No. You cannot claim the benefit of section 80TTA in the new tax regime. It is only applicable to taxpayers opting for the old tax regime.
What is the maximum amount of deduction allowed under section 80TTA?
The maximum permissible limit for section 80TTA deductions is ₹10,000. This includes interest income from multiple bank accounts. There is no cap on the number of accounts eligible for this benefit.
Is interest from current accounts covered under section 80TTA of the Income Tax Act?
No, interest from current accounts is not covered under section 80TTA. Only the interest incomes from savings accounts that you hold with banks, cooperative societies and post offices are deductible.
Does section 80TTA cover interest from fixed deposits?

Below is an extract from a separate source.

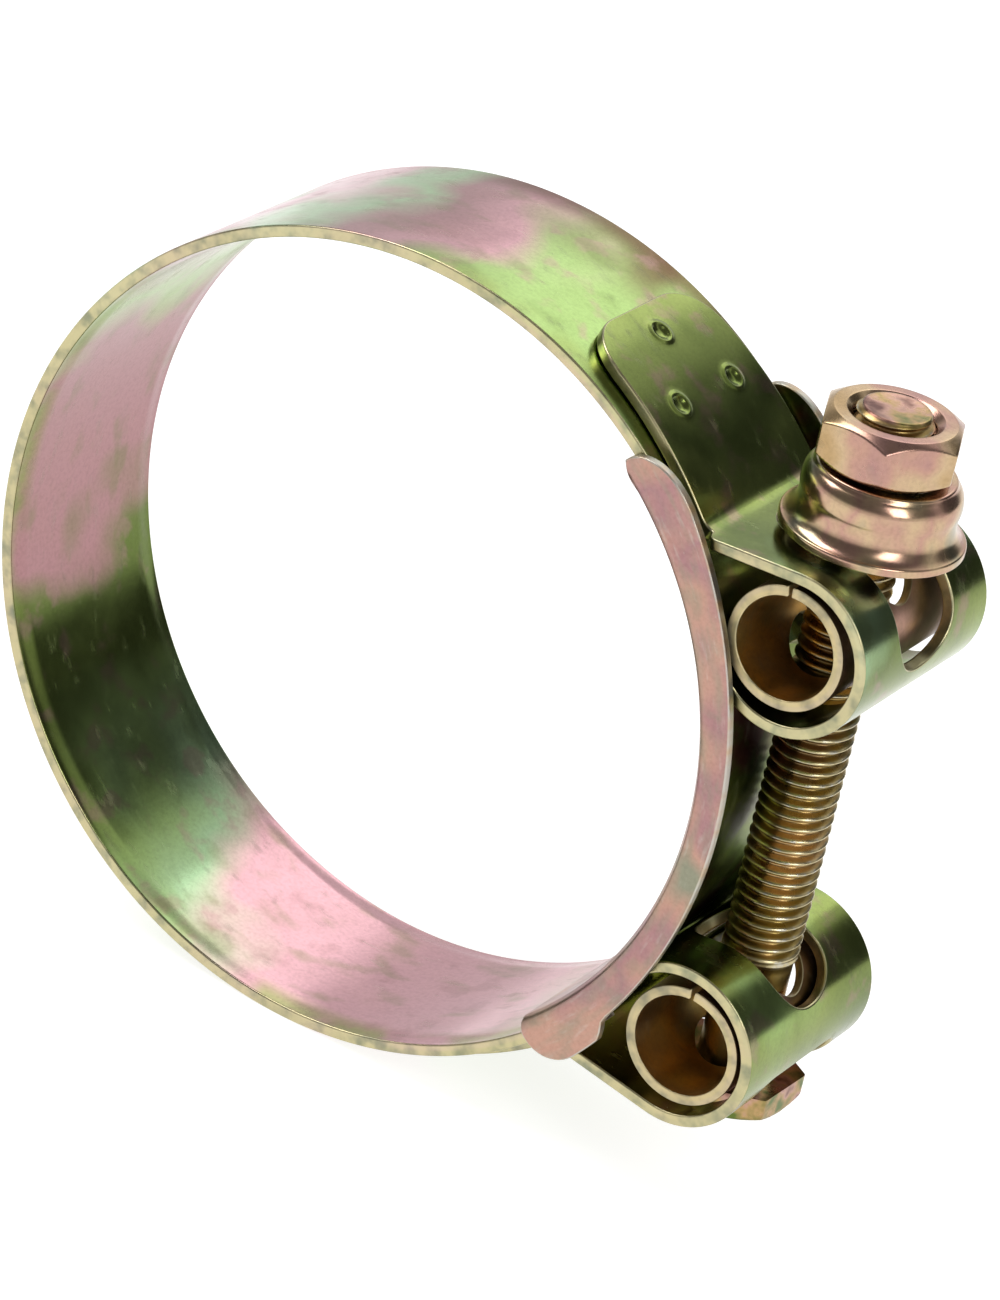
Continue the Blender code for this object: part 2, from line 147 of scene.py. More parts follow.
EAR_EASE = 0.15
EAR_CORNER = 0.8
EAR_CHAMFER = 0.2

# Tubes.
TUBE_RADIUS = (LOWER_TUBE_HIGH.x - LOWER_TUBE_LOW.x) / 2
TUBE_WALL = 1.05
TUBE_EDGE = 0.15
TUBE_SEAM = 0.5
TUBE_EASE = 0.3
UPPER_SEAM_ANGLE = 98.0
UPPER_HOLE_RADIUS = 5.0
LOWER_SEAM_ANGLE = 91.0
LOWER_HOLE_RADIUS = 4.4

# Bolt, nut and collar.
PITCH = 1.25
THREAD_MAJOR = 3.85
THREAD_DEPTH = 0.72
THREAD_SOFTNESS = 0.35
HEX_FLATS = 13.0
HEX_REACH = 0.64 * HEX_FLATS
CORNER_CROWDING = 0.75
NUT_TURN = -66.3
HEAD_TURN = 28.2
HEAD_HEIGHT = 3.0
HEAD_FLAT = 0.475 * HEX_FLATS
HEAD_CHAMFER = math.radians(30)
HEAD_ROUND = 4.5
AXIS_HOLE = 0.02
NARROW = 0.01
SHANK_RADIUS = 3.55
SHANK_FILLET = 0.35
THREAD_START = -17.0
THREAD_RUN_IN = 1.5
THREAD_STEPS = 12
THREAD_SHORT = 0.15
TIP_RADIUS = THREAD_MAJOR - 0.62
TIP_BOW = 0.12
TIP_SHORT = 0.005
TIP_ROUNDING = ((0.08, 0.06), (-0.02, 0.01), (-0.2, TIP_SHORT))
TIP_CREST = 0.8
NUT_FLAT = 0.46 * HEX_FLATS
NUT_CHAMFER = math.radians(34)
NUT_ROUND = 5.2
NUT_BORE = 4.0
NUT_MOUTH = 4.75
NUT_MOUTH_DEPTH = 0.75
NUT_THREAD_DEPTH = 0.35
COLLAR_CENTRE = ((COLLAR_LOW.x + COLLAR_HIGH.x) / 2, (COLLAR_LOW.y + COLLAR_HIGH.y) / 2)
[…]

No, interest from fixed deposits is not eligible for the 80TTA deduction. Only interest income from savings accounts can be deducted under this provision of the Income Tax Act.
What happens if I fail to claim a deduction under section 80TTA?
If you are eligible for the 80TTA deduction but do not claim it, you can file a revised return within the specified time frame to avail of this tax benefit.